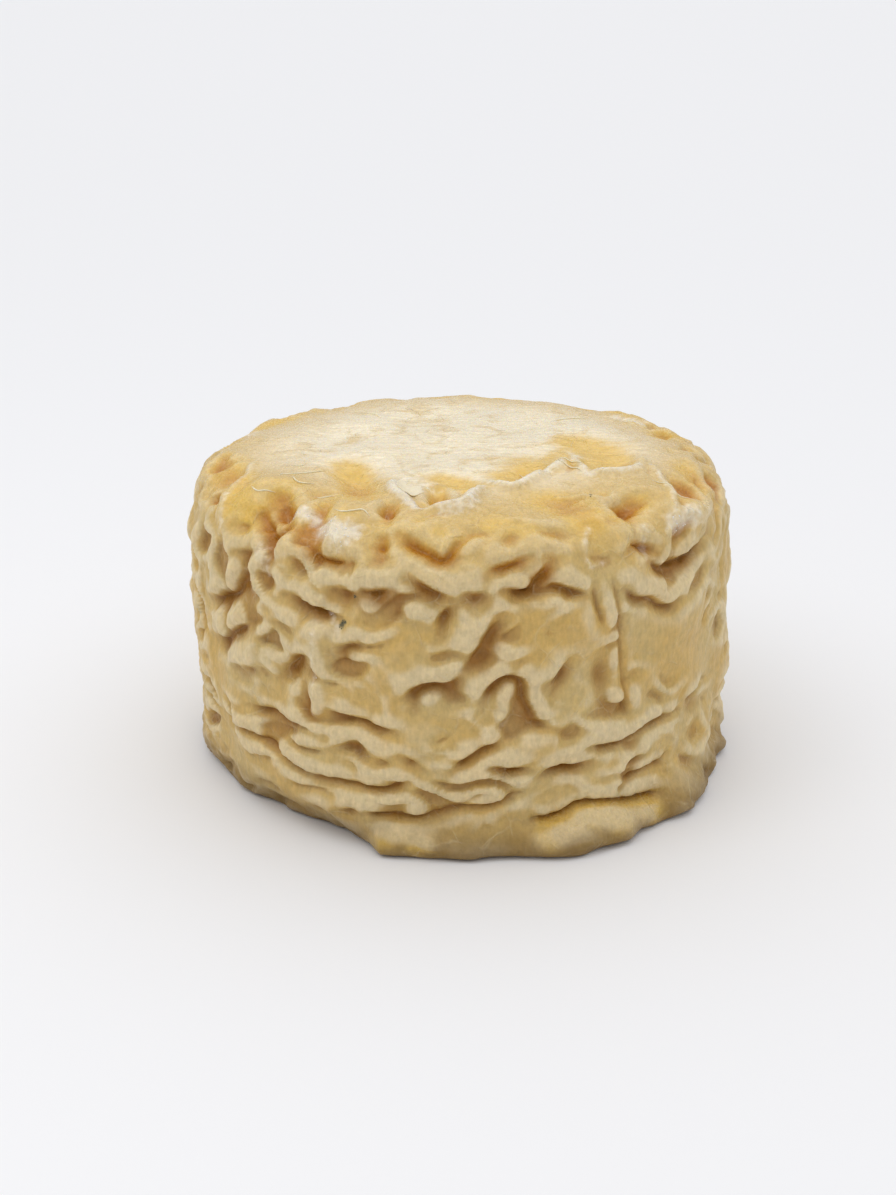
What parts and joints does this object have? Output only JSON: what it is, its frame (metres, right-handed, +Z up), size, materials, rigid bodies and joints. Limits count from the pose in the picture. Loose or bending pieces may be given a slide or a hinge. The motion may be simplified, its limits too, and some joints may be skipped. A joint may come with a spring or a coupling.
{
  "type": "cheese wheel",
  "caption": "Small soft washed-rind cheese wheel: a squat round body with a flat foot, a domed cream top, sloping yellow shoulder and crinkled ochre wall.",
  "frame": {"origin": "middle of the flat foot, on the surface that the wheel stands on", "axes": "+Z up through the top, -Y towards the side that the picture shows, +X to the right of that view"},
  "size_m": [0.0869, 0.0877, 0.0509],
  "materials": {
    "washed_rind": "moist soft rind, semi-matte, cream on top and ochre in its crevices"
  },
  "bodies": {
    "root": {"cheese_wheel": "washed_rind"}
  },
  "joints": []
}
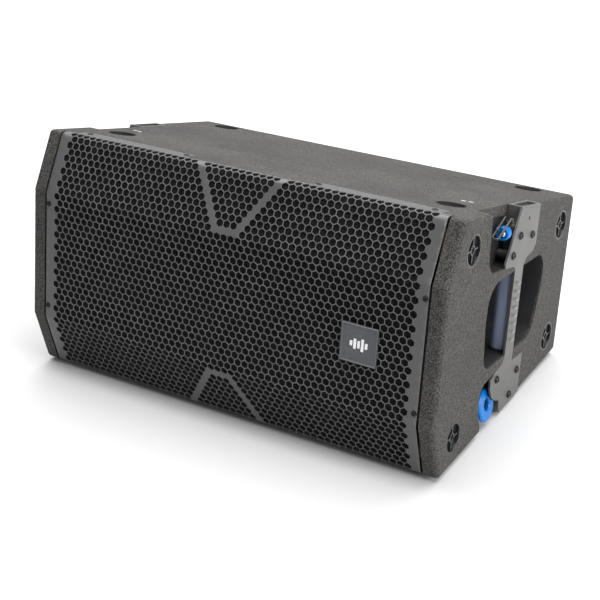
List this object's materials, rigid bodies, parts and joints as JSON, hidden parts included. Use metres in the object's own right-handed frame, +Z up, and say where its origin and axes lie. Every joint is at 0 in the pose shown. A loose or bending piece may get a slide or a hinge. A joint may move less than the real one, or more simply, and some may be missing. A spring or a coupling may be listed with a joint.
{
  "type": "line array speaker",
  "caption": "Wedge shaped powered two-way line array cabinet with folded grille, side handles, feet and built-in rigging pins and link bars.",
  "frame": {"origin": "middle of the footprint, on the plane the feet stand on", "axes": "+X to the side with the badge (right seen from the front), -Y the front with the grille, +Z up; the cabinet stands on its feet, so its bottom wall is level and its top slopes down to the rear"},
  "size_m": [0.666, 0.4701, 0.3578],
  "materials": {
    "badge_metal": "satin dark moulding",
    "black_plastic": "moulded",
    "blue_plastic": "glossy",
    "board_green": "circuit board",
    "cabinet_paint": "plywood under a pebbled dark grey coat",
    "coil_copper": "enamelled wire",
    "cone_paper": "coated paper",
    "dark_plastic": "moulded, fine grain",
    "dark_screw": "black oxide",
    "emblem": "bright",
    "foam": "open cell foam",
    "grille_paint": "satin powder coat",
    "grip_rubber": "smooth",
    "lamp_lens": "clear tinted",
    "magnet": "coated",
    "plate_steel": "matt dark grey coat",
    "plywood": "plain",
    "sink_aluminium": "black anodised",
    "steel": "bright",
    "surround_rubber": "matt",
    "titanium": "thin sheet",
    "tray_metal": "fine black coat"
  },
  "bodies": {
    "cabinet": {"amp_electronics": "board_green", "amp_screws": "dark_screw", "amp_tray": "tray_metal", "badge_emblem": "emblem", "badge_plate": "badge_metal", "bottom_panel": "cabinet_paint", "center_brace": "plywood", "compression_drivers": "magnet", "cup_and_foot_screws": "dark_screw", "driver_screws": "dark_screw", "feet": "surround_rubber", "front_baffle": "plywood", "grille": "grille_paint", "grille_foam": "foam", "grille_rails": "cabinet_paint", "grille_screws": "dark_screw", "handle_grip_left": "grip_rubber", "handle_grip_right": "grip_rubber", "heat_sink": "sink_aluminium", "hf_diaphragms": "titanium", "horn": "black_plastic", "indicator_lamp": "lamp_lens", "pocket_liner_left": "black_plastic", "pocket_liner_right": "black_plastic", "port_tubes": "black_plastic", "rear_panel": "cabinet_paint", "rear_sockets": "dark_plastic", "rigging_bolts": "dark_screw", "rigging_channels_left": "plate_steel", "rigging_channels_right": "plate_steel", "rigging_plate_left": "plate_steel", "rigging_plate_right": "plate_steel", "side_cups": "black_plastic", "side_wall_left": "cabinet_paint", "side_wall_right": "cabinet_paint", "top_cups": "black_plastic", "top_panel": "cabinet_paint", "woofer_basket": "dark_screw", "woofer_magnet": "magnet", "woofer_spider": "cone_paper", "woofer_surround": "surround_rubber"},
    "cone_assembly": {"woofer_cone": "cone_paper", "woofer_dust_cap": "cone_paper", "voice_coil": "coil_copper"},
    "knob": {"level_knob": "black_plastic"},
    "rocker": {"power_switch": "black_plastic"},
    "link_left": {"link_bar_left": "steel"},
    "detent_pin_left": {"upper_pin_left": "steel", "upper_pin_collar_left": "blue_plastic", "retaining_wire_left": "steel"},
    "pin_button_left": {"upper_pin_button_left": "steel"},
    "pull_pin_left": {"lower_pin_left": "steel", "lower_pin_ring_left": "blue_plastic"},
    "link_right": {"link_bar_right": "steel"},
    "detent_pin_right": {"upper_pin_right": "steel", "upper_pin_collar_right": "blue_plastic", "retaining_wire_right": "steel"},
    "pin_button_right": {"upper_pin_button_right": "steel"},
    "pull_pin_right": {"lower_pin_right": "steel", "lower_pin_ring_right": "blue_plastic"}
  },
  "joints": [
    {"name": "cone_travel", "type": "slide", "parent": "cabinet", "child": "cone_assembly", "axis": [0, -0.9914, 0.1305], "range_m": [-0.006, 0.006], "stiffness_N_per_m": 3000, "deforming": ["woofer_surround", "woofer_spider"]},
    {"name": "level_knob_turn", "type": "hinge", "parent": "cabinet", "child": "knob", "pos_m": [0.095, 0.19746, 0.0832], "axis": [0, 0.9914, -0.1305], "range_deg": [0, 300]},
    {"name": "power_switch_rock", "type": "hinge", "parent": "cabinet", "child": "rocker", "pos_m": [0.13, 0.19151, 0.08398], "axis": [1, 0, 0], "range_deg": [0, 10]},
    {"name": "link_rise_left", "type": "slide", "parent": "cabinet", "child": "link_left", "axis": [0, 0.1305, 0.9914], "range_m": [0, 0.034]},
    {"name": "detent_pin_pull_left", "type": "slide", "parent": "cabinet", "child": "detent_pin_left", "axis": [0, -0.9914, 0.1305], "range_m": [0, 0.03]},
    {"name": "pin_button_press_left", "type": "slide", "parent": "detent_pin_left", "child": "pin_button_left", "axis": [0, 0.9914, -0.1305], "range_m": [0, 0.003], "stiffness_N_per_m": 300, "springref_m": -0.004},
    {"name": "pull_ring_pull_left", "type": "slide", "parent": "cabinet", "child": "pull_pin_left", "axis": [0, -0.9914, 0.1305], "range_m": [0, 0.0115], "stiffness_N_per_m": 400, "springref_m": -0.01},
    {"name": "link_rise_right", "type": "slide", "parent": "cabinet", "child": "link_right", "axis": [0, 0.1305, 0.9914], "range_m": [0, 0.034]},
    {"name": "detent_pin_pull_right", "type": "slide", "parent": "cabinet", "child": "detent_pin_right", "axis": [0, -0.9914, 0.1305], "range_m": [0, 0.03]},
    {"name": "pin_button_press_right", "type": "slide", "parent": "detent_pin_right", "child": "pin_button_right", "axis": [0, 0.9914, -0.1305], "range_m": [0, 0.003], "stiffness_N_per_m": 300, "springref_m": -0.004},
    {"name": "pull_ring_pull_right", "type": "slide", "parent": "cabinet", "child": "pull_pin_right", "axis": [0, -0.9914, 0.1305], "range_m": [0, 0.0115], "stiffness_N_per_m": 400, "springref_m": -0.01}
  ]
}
★ ★ ★
» WHAT IS BEING ASKED: From the records above, extract each line exactly as shown.

» THE ANSWER:
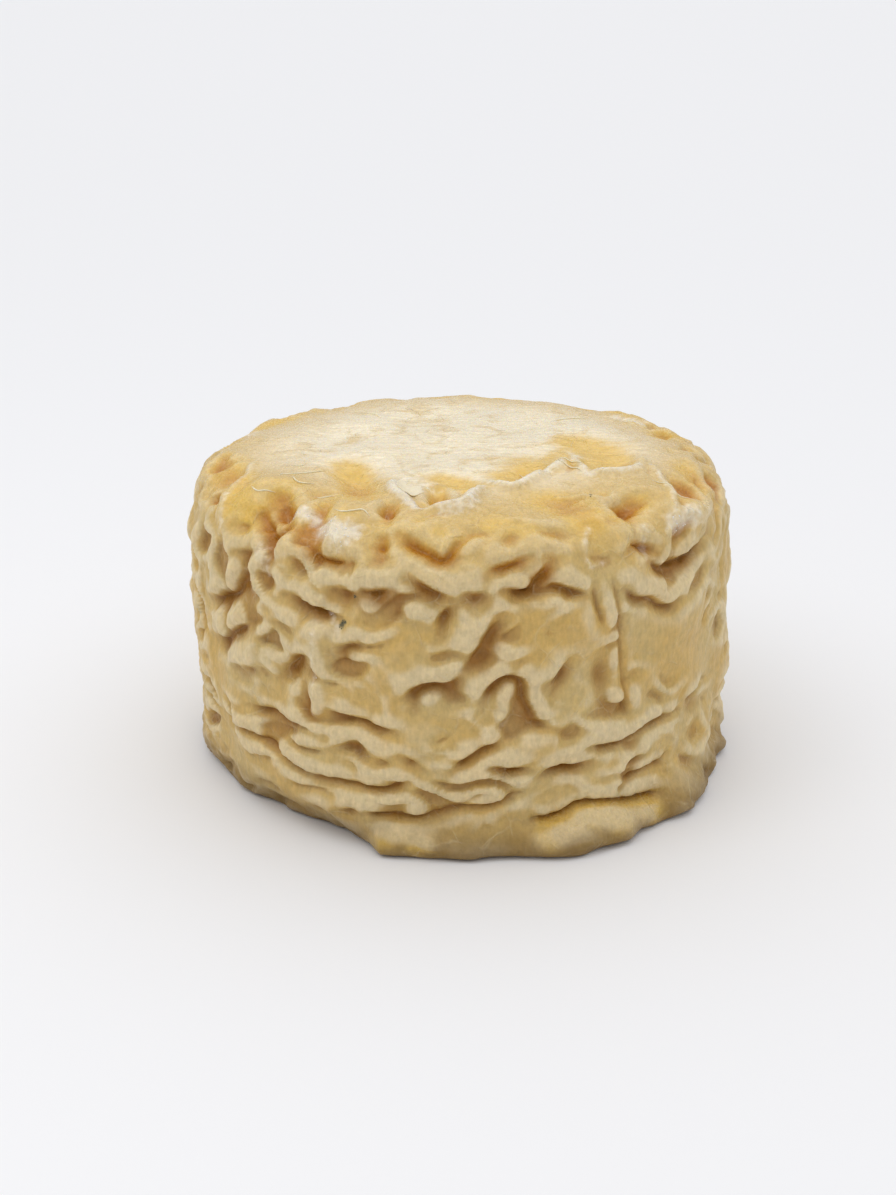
What parts and joints does this object have? Output only JSON: what it is, its frame (metres, right-handed, +Z up), size, materials, rigid bodies and joints. Limits count from the pose in the picture. Loose or bending pieces may be given a slide or a hinge. The motion may be simplified, its limits too, and some joints may be skipped. A joint may come with a spring or a coupling.
{
  "type": "cheese wheel",
  "caption": "Small soft washed-rind cheese wheel: a squat round body with a flat foot, a domed cream top, sloping yellow shoulder and crinkled ochre wall.",
  "frame": {"origin": "middle of the flat foot, on the surface that the wheel stands on", "axes": "+Z up through the top, -Y towards the side that the picture shows, +X to the right of that view"},
  "size_m": [0.0869, 0.0877, 0.0509],
  "materials": {
    "washed_rind": "moist soft rind, semi-matte, cream on top and ochre in its crevices"
  },
  "bodies": {
    "root": {"cheese_wheel": "washed_rind"}
  },
  "joints": []
}
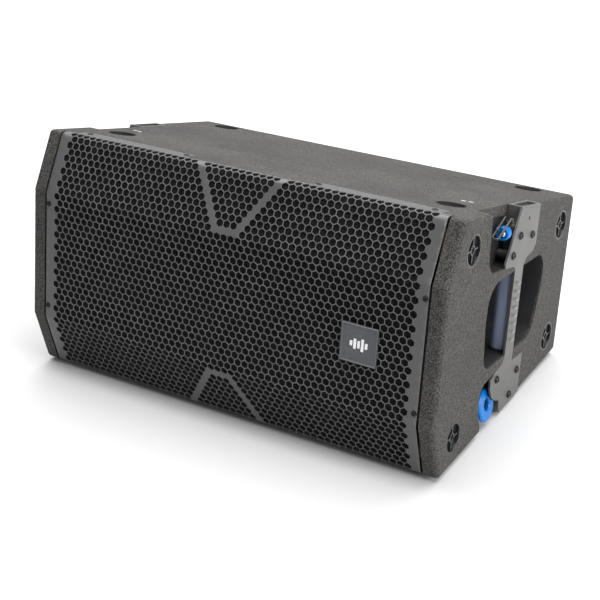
List this object's materials, rigid bodies, parts and joints as JSON, hidden parts included. Use metres in the object's own right-handed frame, +Z up, and say where its origin and axes lie. Every joint is at 0 in the pose shown. A loose or bending piece may get a slide or a hinge. A joint may move less than the real one, or more simply, and some may be missing. A spring or a coupling may be listed with a joint.
{
  "type": "line array speaker",
  "caption": "Wedge shaped powered two-way line array cabinet with folded grille, side handles, feet and built-in rigging pins and link bars.",
  "frame": {"origin": "middle of the footprint, on the plane the feet stand on", "axes": "+X to the side with the badge (right seen from the front), -Y the front with the grille, +Z up; the cabinet stands on its feet, so its bottom wall is level and its top slopes down to the rear"},
  "size_m": [0.666, 0.4701, 0.3578],
  "materials": {
    "badge_metal": "satin dark moulding",
    "black_plastic": "moulded",
    "blue_plastic": "glossy",
    "board_green": "circuit board",
    "cabinet_paint": "plywood under a pebbled dark grey coat",
    "coil_copper": "enamelled wire",
    "cone_paper": "coated paper",
    "dark_plastic": "moulded, fine grain",
    "dark_screw": "black oxide",
    "emblem": "bright",
    "foam": "open cell foam",
    "grille_paint": "satin powder coat",
    "grip_rubber": "smooth",
    "lamp_lens": "clear tinted",
    "magnet": "coated",
    "plate_steel": "matt dark grey coat",
    "plywood": "plain",
    "sink_aluminium": "black anodised",
    "steel": "bright",
    "surround_rubber": "matt",
    "titanium": "thin sheet",
    "tray_metal": "fine black coat"
  },
  "bodies": {
    "cabinet": {"amp_electronics": "board_green", "amp_screws": "dark_screw", "amp_tray": "tray_metal", "badge_emblem": "emblem", "badge_plate": "badge_metal", "bottom_panel": "cabinet_paint", "center_brace": "plywood", "compression_drivers": "magnet", "cup_and_foot_screws": "dark_screw", "driver_screws": "dark_screw", "feet": "surround_rubber", "front_baffle": "plywood", "grille": "grille_paint", "grille_foam": "foam", "grille_rails": "cabinet_paint", "grille_screws": "dark_screw", "handle_grip_left": "grip_rubber", "handle_grip_right": "grip_rubber", "heat_sink": "sink_aluminium", "hf_diaphragms": "titanium", "horn": "black_plastic", "indicator_lamp": "lamp_lens", "pocket_liner_left": "black_plastic", "pocket_liner_right": "black_plastic", "port_tubes": "black_plastic", "rear_panel": "cabinet_paint", "rear_sockets": "dark_plastic", "rigging_bolts": "dark_screw", "rigging_channels_left": "plate_steel", "rigging_channels_right": "plate_steel", "rigging_plate_left": "plate_steel", "rigging_plate_right": "plate_steel", "side_cups": "black_plastic", "side_wall_left": "cabinet_paint", "side_wall_right": "cabinet_paint", "top_cups": "black_plastic", "top_panel": "cabinet_paint", "woofer_basket": "dark_screw", "woofer_magnet": "magnet", "woofer_spider": "cone_paper", "woofer_surround": "surround_rubber"},
    "cone_assembly": {"woofer_cone": "cone_paper", "woofer_dust_cap": "cone_paper", "voice_coil": "coil_copper"},
    "knob": {"level_knob": "black_plastic"},
    "rocker": {"power_switch": "black_plastic"},
    "link_left": {"link_bar_left": "steel"},
    "detent_pin_left": {"upper_pin_left": "steel", "upper_pin_collar_left": "blue_plastic", "retaining_wire_left": "steel"},
    "pin_button_left": {"upper_pin_button_left": "steel"},
    "pull_pin_left": {"lower_pin_left": "steel", "lower_pin_ring_left": "blue_plastic"},
    "link_right": {"link_bar_right": "steel"},
    "detent_pin_right": {"upper_pin_right": "steel", "upper_pin_collar_right": "blue_plastic", "retaining_wire_right": "steel"},
    "pin_button_right": {"upper_pin_button_right": "steel"},
    "pull_pin_right": {"lower_pin_right": "steel", "lower_pin_ring_right": "blue_plastic"}
  },
  "joints": [
    {"name": "cone_travel", "type": "slide", "parent": "cabinet", "child": "cone_assembly", "axis": [0, -0.9914, 0.1305], "range_m": [-0.006, 0.006], "stiffness_N_per_m": 3000, "deforming": ["woofer_surround", "woofer_spider"]},
    {"name": "level_knob_turn", "type": "hinge", "parent": "cabinet", "child": "knob", "pos_m": [0.095, 0.19746, 0.0832], "axis": [0, 0.9914, -0.1305], "range_deg": [0, 300]},
    {"name": "power_switch_rock", "type": "hinge", "parent": "cabinet", "child": "rocker", "pos_m": [0.13, 0.19151, 0.08398], "axis": [1, 0, 0], "range_deg": [0, 10]},
    {"name": "link_rise_left", "type": "slide", "parent": "cabinet", "child": "link_left", "axis": [0, 0.1305, 0.9914], "range_m": [0, 0.034]},
    {"name": "detent_pin_pull_left", "type": "slide", "parent": "cabinet", "child": "detent_pin_left", "axis": [0, -0.9914, 0.1305], "range_m": [0, 0.03]},
    {"name": "pin_button_press_left", "type": "slide", "parent": "detent_pin_left", "child": "pin_button_left", "axis": [0, 0.9914, -0.1305], "range_m": [0, 0.003], "stiffness_N_per_m": 300, "springref_m": -0.004},
    {"name": "pull_ring_pull_left", "type": "slide", "parent": "cabinet", "child": "pull_pin_left", "axis": [0, -0.9914, 0.1305], "range_m": [0, 0.0115], "stiffness_N_per_m": 400, "springref_m": -0.01},
    {"name": "link_rise_right", "type": "slide", "parent": "cabinet", "child": "link_right", "axis": [0, 0.1305, 0.9914], "range_m": [0, 0.034]},
    {"name": "detent_pin_pull_right", "type": "slide", "parent": "cabinet", "child": "detent_pin_right", "axis": [0, -0.9914, 0.1305], "range_m": [0, 0.03]},
    {"name": "pin_button_press_right", "type": "slide", "parent": "detent_pin_right", "child": "pin_button_right", "axis": [0, 0.9914, -0.1305], "range_m": [0, 0.003], "stiffness_N_per_m": 300, "springref_m": -0.004},
    {"name": "pull_ring_pull_right", "type": "slide", "parent": "cabinet", "child": "pull_pin_right", "axis": [0, -0.9914, 0.1305], "range_m": [0, 0.0115], "stiffness_N_per_m": 400, "springref_m": -0.01}
  ]
}